Saturday, March 11, 2006

"Memories of My Melancholy Whores": Marquez



There is poetry and sadness and decreptitude: in the whores, in the melancholy, in the memories and then in the title as a whole. For someone who has never read a Marquez book in its entirity yet (!), this slim volume (115 pages) was an opportunity to get started I could not pass up.
However, I had read too many reviews which said many different things about the book...
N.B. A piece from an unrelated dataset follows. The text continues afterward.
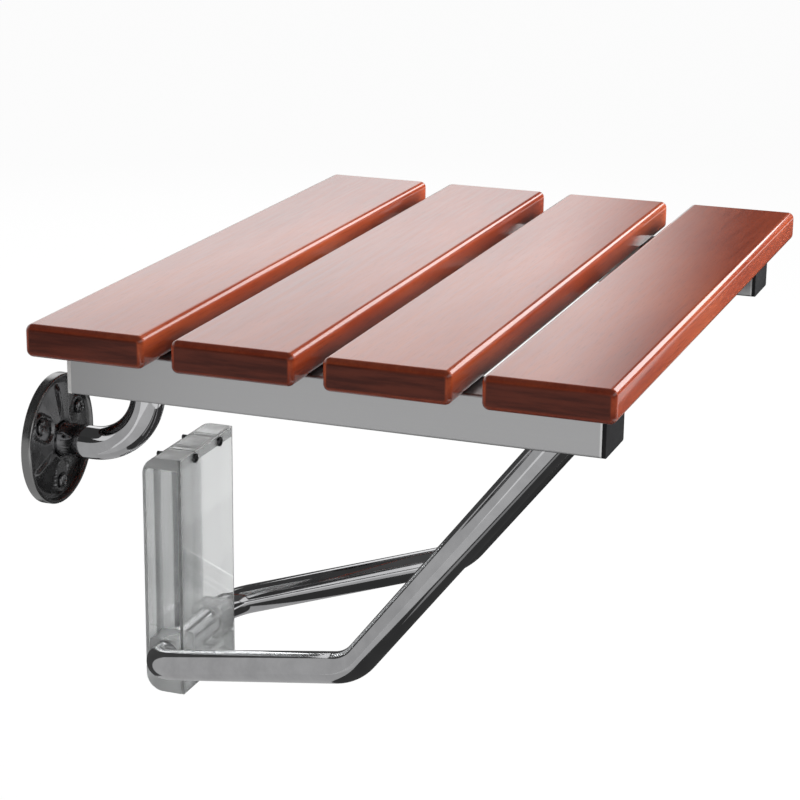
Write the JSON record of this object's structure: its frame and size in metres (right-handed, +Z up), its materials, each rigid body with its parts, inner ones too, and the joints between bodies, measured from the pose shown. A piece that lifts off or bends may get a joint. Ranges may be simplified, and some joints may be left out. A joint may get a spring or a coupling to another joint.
{
  "type": "fold down wall seat",
  "caption": "Wall-mounted seat of wooden slats on rails, folding up on bent posts, with a U-shaped leg sliding in a clear wall guide.",
  "frame": {"origin": "on the wall plane, midway between the two flanges, at the height of the flanges' axes", "axes": "+X along the wall, +Y into the wall (the seat stands out towards -Y), +Z up"},
  "size_m": [0.508, 0.406, 0.332],
  "materials": {
    "flange_chrome": "dark polished",
    "post_steel": "polished",
    "wall_screw_steel": "polished",
    "end_plug": "moulded",
    "bush_plastic": "moulded",
    "guide_clear": "clear gloss",
    "slide_plastic": "translucent",
    "leg_steel": "polished",
    "pin_steel": "plain",
    "slat_wood": "gloss lacquer",
    "rail_steel": "satin",
    "cap_black": "moulded",
    "cap_grey": "satin"
  },
  "bodies": {
    "wall_mount": {"left_flange": "flange_chrome", "right_flange": "flange_chrome", "left_flange_screws": "wall_screw_steel", "right_flange_screws": "wall_screw_steel", "left_post": "post_steel", "right_post": "post_steel", "left_post_plug": "end_plug", "right_post_plug": "end_plug", "left_post_bush": "bush_plastic", "right_post_bush": "bush_plastic", "guide_body": "guide_clear", "guide_cover": "guide_clear", "guide_screws": "wall_screw_steel"},
    "slide_bushes": {"left_slide_bush": "slide_plastic", "right_slide_bush": "slide_plastic"},
    "leg": {"support_leg": "leg_steel", "left_leg_plug": "end_plug", "right_leg_plug": "end_plug", "left_leg_bush": "bush_plastic", "right_leg_bush": "bush_plastic", "left_leg_pin": "pin_steel", "right_leg_pin": "pin_steel"},
    "seat": {"slat_1": "slat_wood", "slat_2": "slat_wood", "slat_3": "slat_wood", "slat_4": "slat_wood", "left_rail": "rail_steel", "right_rail": "rail_steel", "left_leg_bracket": "rail_steel", "right_leg_bracket": "rail_steel", "left_front_cap": "cap_black", "right_front_cap": "cap_black", "left_rear_cap": "cap_grey", "right_rear_cap": "cap_grey", "left_slat_screws": "pin_steel", "right_slat_screws": "pin_steel", "left_pivot_stud": "pin_steel", "right_pivot_stud": "pin_steel", "left_pivot_nut": "pin_steel", "right_pivot_nut": "pin_steel"}
  },
  "joints": [
    {"name": "seat_fold", "type": "hinge", "parent": "wall_mount", "child": "seat", "pos_m": [0, -0.07, 0.058], "axis": [-1, 0, 0], "range_deg": [0, 80]},
    {"name": "guide_slide", "type": "slide", "parent": "wall_mount", "child": "slide_bushes", "axis": [0, 0, 1], "range_m": [0, 0.13]},
    {"name": "leg_swing", "type": "hinge", "parent": "slide_bushes", "child": "leg", "pos_m": [0, -0.015, -0.203], "axis": [-1, 0, 0], "range_deg": [0, 38]}
  ],
  "couplings": [
    {"joint": "guide_slide", "follows": "seat_fold", "m_per_rad": 0.09297},
    {"joint": "leg_swing", "follows": "seat_fold", "ratio": 0.47375}
  ]
}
John Updike in the New Yorker:

“Memories of My Melancholy Whores,” reminiscent in its terseness of such stoic fellow-Latins as the Brazilian Machado de Assis and the Colombia-born Álvaro Mutis, is a velvety pleasure to read, though somewhat disagreeable to contemplate; it has the necrophiliac tendencies of the precocious short stories, obsessed with living death, that García Márquez published in his early twenties.

and
“Memories of My Melancholy Whores” feels less about love than about age and illness.
...
The septuagenarian Gabriel García Márquez, while he is still alive, has composed, with his usual sensual gravity and Olympian humor, a love letter to the dying light.


The NYT review had this:

The cunning of "Memories of My Melancholy Whores" lies in the utter - and utterly unexpected - reliability of its narrator. This daft coot is, in his way, as trustworthy as St. Augustine (whom he does not, I hasten to add, otherwise resemble) because his story is, like the saint's, a conversion narrative.

What I found fascinating about this book was its well...breathlessness. Which of course when related to the 90-year old protagonist of the book may well be a truism. I will not go into the story here; John Updike's review is quite masterful.
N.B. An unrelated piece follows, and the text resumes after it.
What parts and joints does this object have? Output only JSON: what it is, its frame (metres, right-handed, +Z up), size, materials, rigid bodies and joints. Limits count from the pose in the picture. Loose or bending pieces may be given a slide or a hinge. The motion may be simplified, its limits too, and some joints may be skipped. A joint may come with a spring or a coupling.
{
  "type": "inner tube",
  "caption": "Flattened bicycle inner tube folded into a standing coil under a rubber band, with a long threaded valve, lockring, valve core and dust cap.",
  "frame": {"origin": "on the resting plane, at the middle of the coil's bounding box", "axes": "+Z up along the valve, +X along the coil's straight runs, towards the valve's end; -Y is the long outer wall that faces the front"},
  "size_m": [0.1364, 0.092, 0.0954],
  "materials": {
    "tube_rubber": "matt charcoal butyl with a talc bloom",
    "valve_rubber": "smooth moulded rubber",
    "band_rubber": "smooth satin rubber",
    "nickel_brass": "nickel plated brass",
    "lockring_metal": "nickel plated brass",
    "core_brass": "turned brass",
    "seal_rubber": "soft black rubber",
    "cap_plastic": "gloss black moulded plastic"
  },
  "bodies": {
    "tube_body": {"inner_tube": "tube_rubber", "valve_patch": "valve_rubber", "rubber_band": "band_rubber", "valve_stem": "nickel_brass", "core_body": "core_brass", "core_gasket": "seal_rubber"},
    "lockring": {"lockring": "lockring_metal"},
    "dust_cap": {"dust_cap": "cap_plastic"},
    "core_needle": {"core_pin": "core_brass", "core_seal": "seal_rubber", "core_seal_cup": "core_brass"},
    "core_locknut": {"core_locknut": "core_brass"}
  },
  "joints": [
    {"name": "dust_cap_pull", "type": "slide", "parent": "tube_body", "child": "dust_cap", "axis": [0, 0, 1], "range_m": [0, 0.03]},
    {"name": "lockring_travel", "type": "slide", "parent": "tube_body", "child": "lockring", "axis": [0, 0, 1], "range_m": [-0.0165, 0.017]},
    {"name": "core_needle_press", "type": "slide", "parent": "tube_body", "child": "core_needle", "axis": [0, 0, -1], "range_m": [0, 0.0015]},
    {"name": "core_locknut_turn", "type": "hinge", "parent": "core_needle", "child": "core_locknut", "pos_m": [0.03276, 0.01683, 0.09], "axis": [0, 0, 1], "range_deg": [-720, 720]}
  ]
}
But I was charmed by, as I said, the pace and the urgency of the book -- and Marquez's use of glorious conceit. So while Updike thinks the book is more about age than love and the NYT reviewer attributes "reliability " to the narrator, I couldn't help being amused at what a ball Marquez seemed to have had when writing the book. What a delightful devil-- brazen, vital, moody, yet a misfit -- he made the 90-year old in his book. There is a levity and even a chutzpah that makes the book poignant and supremely light hearted at the same time. Again, not having read Marquez before I was probably not looking for his familiar modes of portrayals, his handling of love. In this book, the very opening sentence should have put to rest any such expectations: "The year I turned 90, I wanted to give myself the gift of a night of wild love with an adolescent virgin." Now of course, "wild love with an adolescent virgin" is certainly not about puppy-love...and tho' towards the end there does come about something akin to love, something liberating for the 90-year old, its portrayal by Marquez has as much to do with love as with age, methinks. There are also regrets:

..and in my throat I felt the Gordian knot of all the loves that might have been and weren't. (p. 53)
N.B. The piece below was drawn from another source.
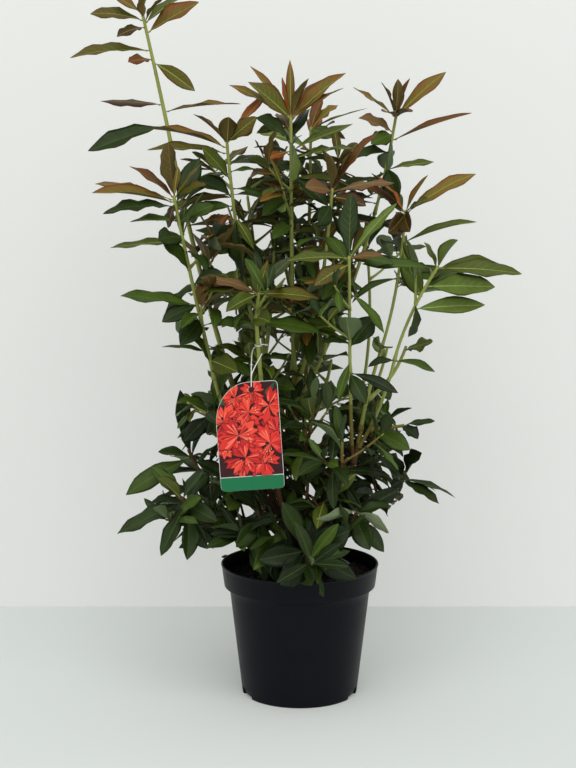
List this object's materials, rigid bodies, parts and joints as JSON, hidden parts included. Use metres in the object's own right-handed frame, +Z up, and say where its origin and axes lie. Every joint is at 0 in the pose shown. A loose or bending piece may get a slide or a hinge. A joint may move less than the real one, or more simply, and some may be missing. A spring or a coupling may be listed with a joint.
{
  "type": "potted rhododendron",
  "caption": "Bushy deciduous rhododendron in leaf, bronze at the shoot tips, with slender boughs rising from one short stem in a round black nursery pot, and a picture tag on a tie.",
  "frame": {"origin": "centre of the pot's flat underside", "axes": "+Z up; +Y away from the side the picture shows; +X to the right seen from that side"},
  "size_m": [0.6546, 0.5617, 1.1292],
  "materials": {
    "pot": "satin black moulded container",
    "peat": "dark moist peat, rough",
    "bark": "red-brown young bark",
    "young_foliage": "bronze-green young leaves, soft sheen",
    "old_foliage": "dark green leaves, soft sheen",
    "tag": "printed glossy card",
    "tie": "white plastic tie"
  },
  "bodies": {
    "root": {"pot": "pot", "soil": "peat", "trunk": "bark", "bough_centre": "bark", "bough_right": "bark", "bough_left_tall": "bark", "bough_front": "bark", "bough_back_left": "bark", "bough_back_right": "bark", "bough_left": "bark", "bough_back": "bark", "bough_middle_left": "bark", "bough_upper_right": "bark", "bough_right_inner": "bark", "bough_right_outer": "bark", "bough_right_front": "bark", "spray_left_tall": "young_foliage", "spray_centre": "young_foliage", "spray_upper_right": "young_foliage", "spray_left": "young_foliage", "spray_right_inner": "young_foliage", "spray_right_outer": "young_foliage", "spray_right_front": "young_foliage", "spray_middle_left": "young_foliage", "spray_front": "young_foliage", "spray_inner_right": "young_foliage", "spray_high_back": "young_foliage", "spray_mid_back": "young_foliage", "spray_back_left_high": "young_foliage", "spray_centre_left": "young_foliage", "spray_centre_right": "young_foliage", "spray_back_left": "young_foliage", "spray_back_right_high": "young_foliage", "spray_low_left_front": "old_foliage", "spray_low_left": "old_foliage", "spray_low_front": "old_foliage", "spray_low_right": "old_foliage", "spray_low_right_front": "old_foliage", "spray_mid_right": "old_foliage", "spray_inner_front": "old_foliage", "spray_inner_low": "old_foliage", "spray_inner_left": "old_foliage", "spray_under_tag": "old_foliage", "spray_behind_tag": "old_foliage", "spray_inner_back": "old_foliage", "spray_right_low": "old_foliage", "spray_left_low": "old_foliage", "spray_right_side": "old_foliage", "spray_inner_right_low": "old_foliage", "spray_foot_right": "old_foliage", "spray_back_left_low": "old_foliage", "spray_back_middle": "old_foliage", "spray_back_far": "old_foliage", "spray_back_right": "old_foliage", "spray_back_right_low": "old_foliage", "spray_low_back": "old_foliage", "spray_low_back_left": "old_foliage", "tag": "tag", "tag_tie": "tie"}
  },
  "joints": []
}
and some glowing descriptions of the sleeping "adolescent virgin" which bespeak wonder and enrapturement:

Blood circulated through her veins with the fluidity of a song that branched off into the most hidden areas of her body and returned to her heart, purified by love. (p 63)

there is of course, awareness of the miracle of being alive at that age:

I was on the verge of ruin but well-compensated by the miracle of being alive at my age. (p. 64)


more observations on love:

I buried myself in the romantic writing, and in them I became aware that the invincible power that had moved the wold is unrequited, not happy, love. (p. 65)

and, of "dying of love":
I always had understood that dying of love was more poetic license. That afternoon, back home again...without her, I proved that it was not only possible but I myself, an old man without anyone, was dying of love. But I also realised that the contrary was true as well: I would not have traded the delights of my suffering for anything in the world. (p. 84)
and finally, the deeper realisation about life, even if at ninety:

Still, when I woke alive on the first morning of my nineties in the happy bed of Delgadina, I was transfixed by the agreeable idea that life was not something that passes by like Heraclitus' ever changing river but a unique opportunity to turn over on the grill and keep broiling on the other side for abother ninety years. (p. 108)

Life, sunny side up, again...viva Marquez!